Former HOA President
MarkM31 (Washington)
Posts: 494
Posted:
Then they buy one table and give it to the HOA. The HOA holds a bake sale to buy the other table
RogerB (Colorado)
Posts: 5,067
Posted:
JamesG,
The donating group may not write off anything and the HOA would have to pay taxes on the value of the donation. So why set the price at $20,000? Why not offer to pay $1 for each of the 2 pool tables?
MarkM31 (Washington)
Posts: 494
Posted:
We are at this point only talking about one pool table.

You are correct, but in real terms, the IRS is unlikely to wander around asking where pool and picnic tables came from.
LetA (Nevada)
Posts: 2,679
Posted:
This is starting to sound like the taxman scene from the movie Popeye (1980)

I honestly don't see how the IRS can tax a donation even if they are not exempt.

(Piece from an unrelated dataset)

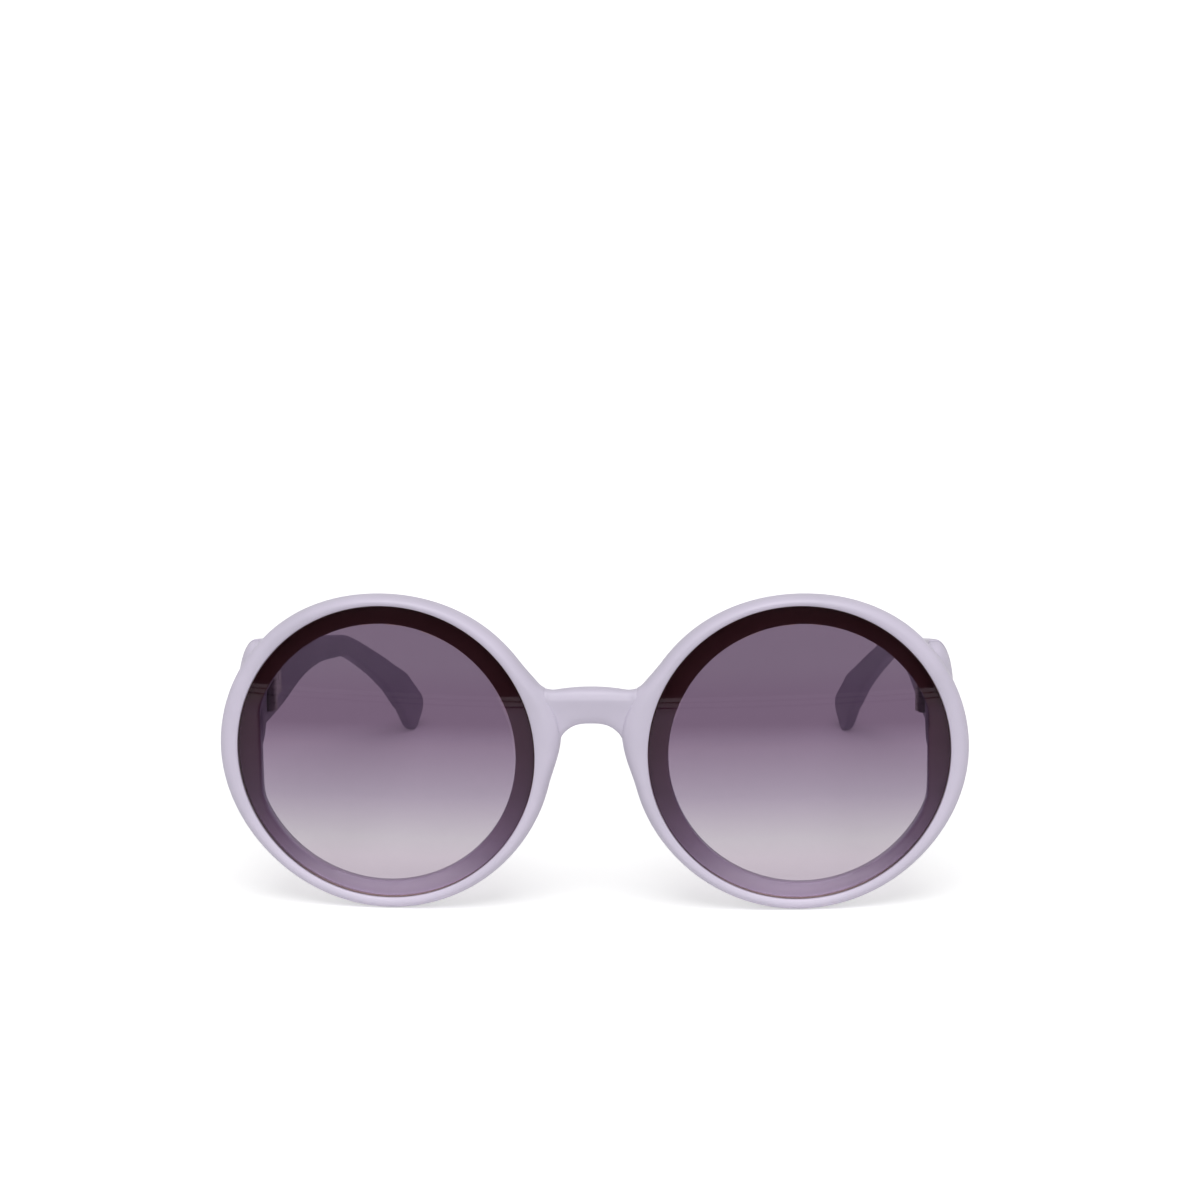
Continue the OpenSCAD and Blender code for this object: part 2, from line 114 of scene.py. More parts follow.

I don't think HOA's have to claim items like this on the tax return. That sounds ridiculous, if that's the case then the HOA has to claim the picnic tables in the park, the benches and jungle gym. I know there are IRS disclosure docs on cash purchases of $10k and higher, but that don't include checks or credit cards, only cash.
TimB4 (Tennessee)
Posts: 21,059
Posted:
James,

As others have said, expecting that your Association files 1120-H with the IRS, since the donation (be it manufactured goods or money) isn't an assessment, it would be considered taxable income.

If the Association desired, they could pass a special assessment on those individuals for "damage" to the tables. If this was done, the money would be considered an assessment and thus, not taxable.

Now, as has been mentioned, the IRS and any CPA looks at the money. Rarely do they actually look at the capital components themselves. Hence, if the tables were to happen to show up and the Association doesn't know where they came from, so be it.